That's a big IF, and not something you can count own.

I use Vegas Video, and HyperThreading usually speeds things up, depending on the codec.

I'll do some experimenting with disabling some cores, and switching Hyperthreading on and off, and see what happens.

Not sure how soon I can get back with the results; someone else might beat me to it..

Voo · Nov 7, 2010

soccerballtux said:
Wrong, if the coding is done correctly, 8 cores will always win.

So you're saying that code inherently has to use every available unit otherwise the programmer didn't know what they're doing? In most consumer apps probably true, but that generalization won't hold always..

soccerballtux · Nov 7, 2010

Voo said:
So you're saying that code inherently has to use every available unit otherwise the programmer didn't know what they're doing? In most consumer apps probably true, but that generalization won't hold always..

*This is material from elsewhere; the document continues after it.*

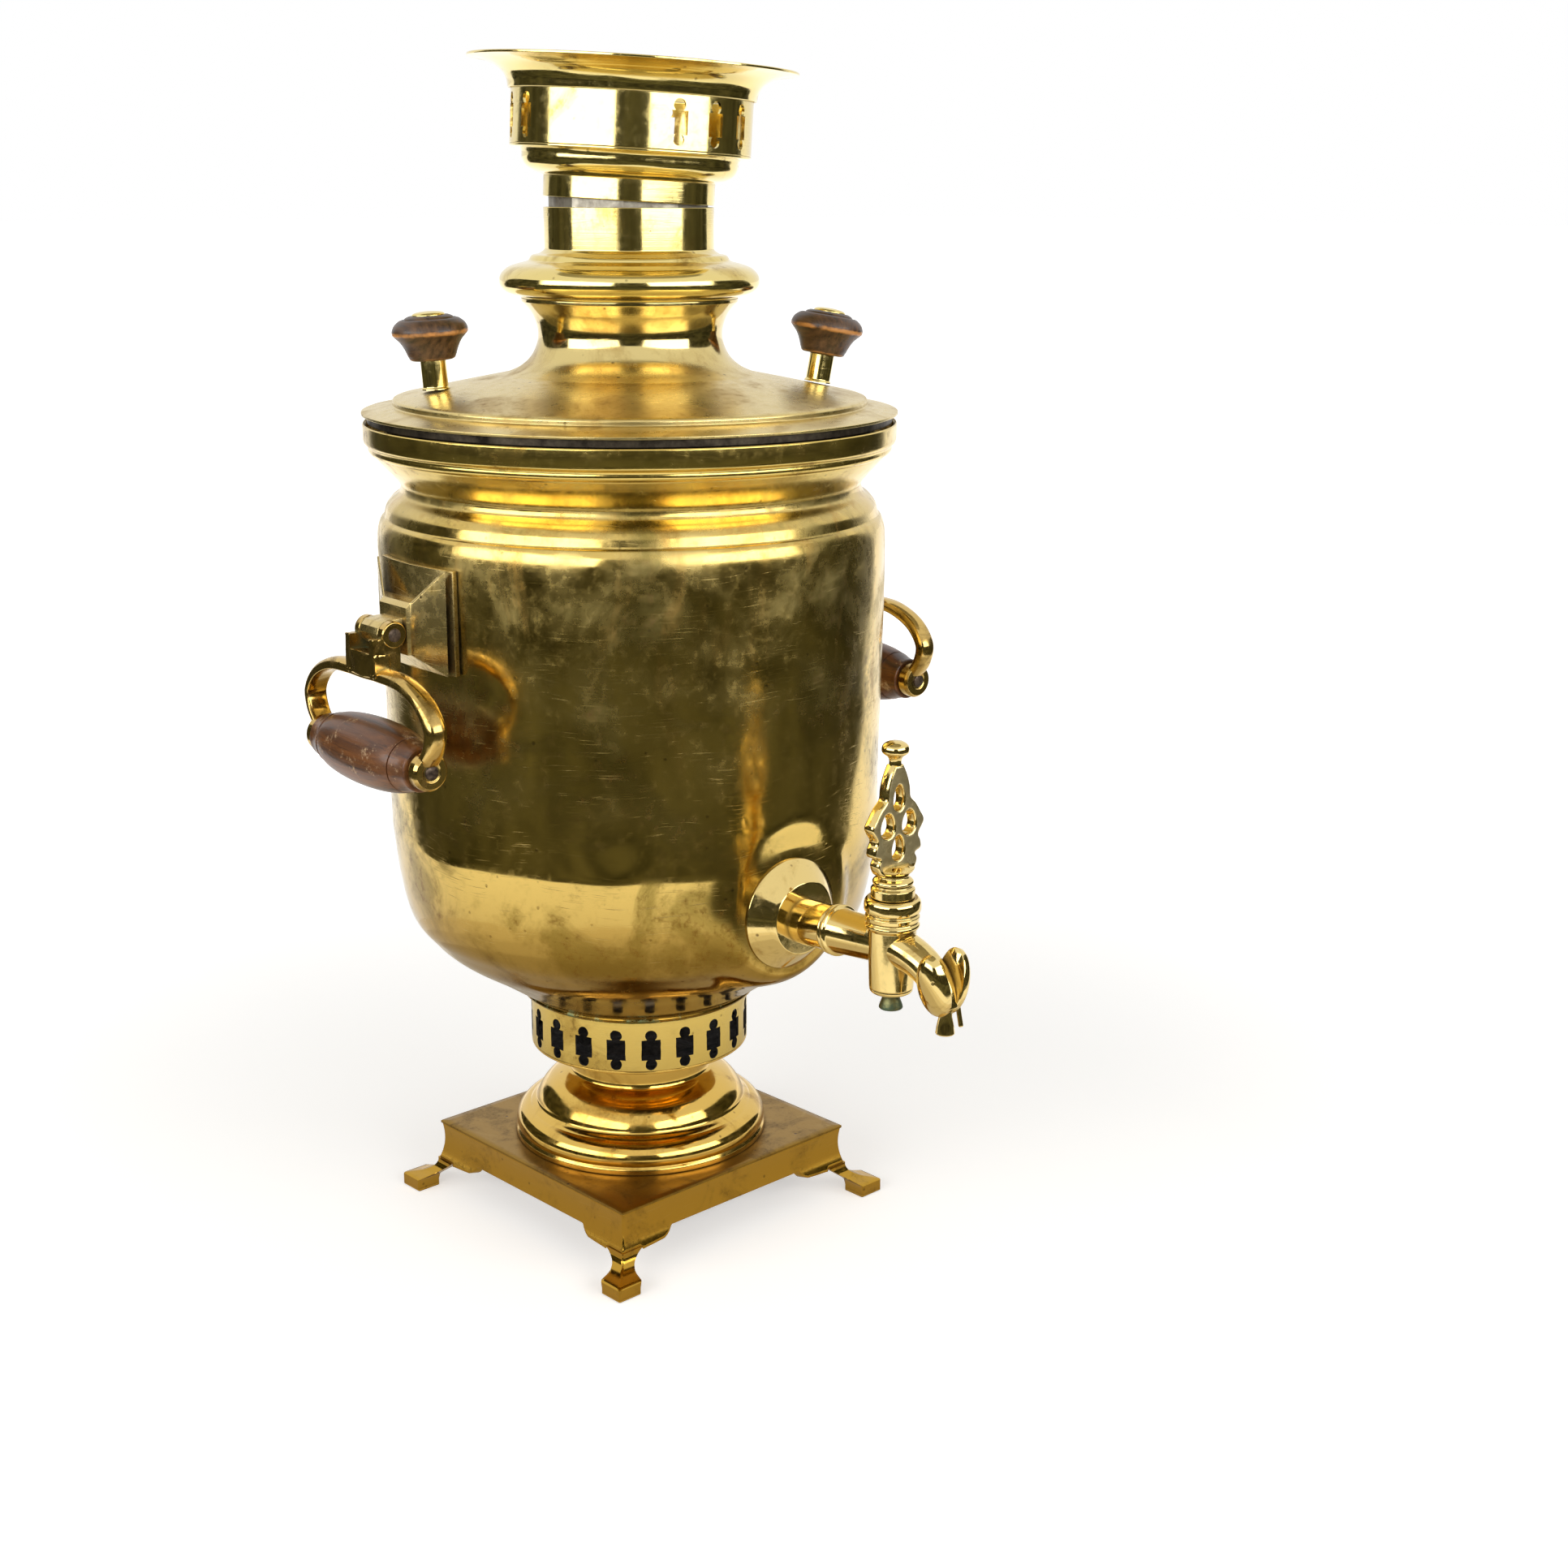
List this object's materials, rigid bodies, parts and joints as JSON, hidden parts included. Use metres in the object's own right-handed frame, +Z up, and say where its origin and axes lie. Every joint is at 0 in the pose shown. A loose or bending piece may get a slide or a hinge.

Well if the application lends itself to parallelization, yes. Games like FarCry2 I _believe_ are examples of poorly optimized code-- the framerate scales linearly with HT. This means not all the functional units in the cores are being used in the calculations.

For example, if you write highly optimized assembly code, you can ensure that all of the processor is used every moment of every second. In this scenario, HT is not going to help you any, because all parts of the core are already busy. That's all I'm saying-- HT fills unused parts of the core with calculations. If all are used already, then you won't get much extra performance.

This is why the HT on the atom processor scales so well-- it's an in-order architecture, so the main code path gets held up frequently waiting for data. Out of order architectures can go on and process other calculations for which the processor has sufficient data to start processing on; but not the Atom-- so then the hyperthreading takes over and fills those unused functional units in the processor with calculations from a 2nd thread.

IntelUser2000 · Nov 7, 2010

Well if the application lends itself to parallelization, yes. Games like FarCry2 I _believe_ are examples of poorly optimized code-- the framerate scales linearly with HT. This means not all the functional units in the cores are being used in the calculations.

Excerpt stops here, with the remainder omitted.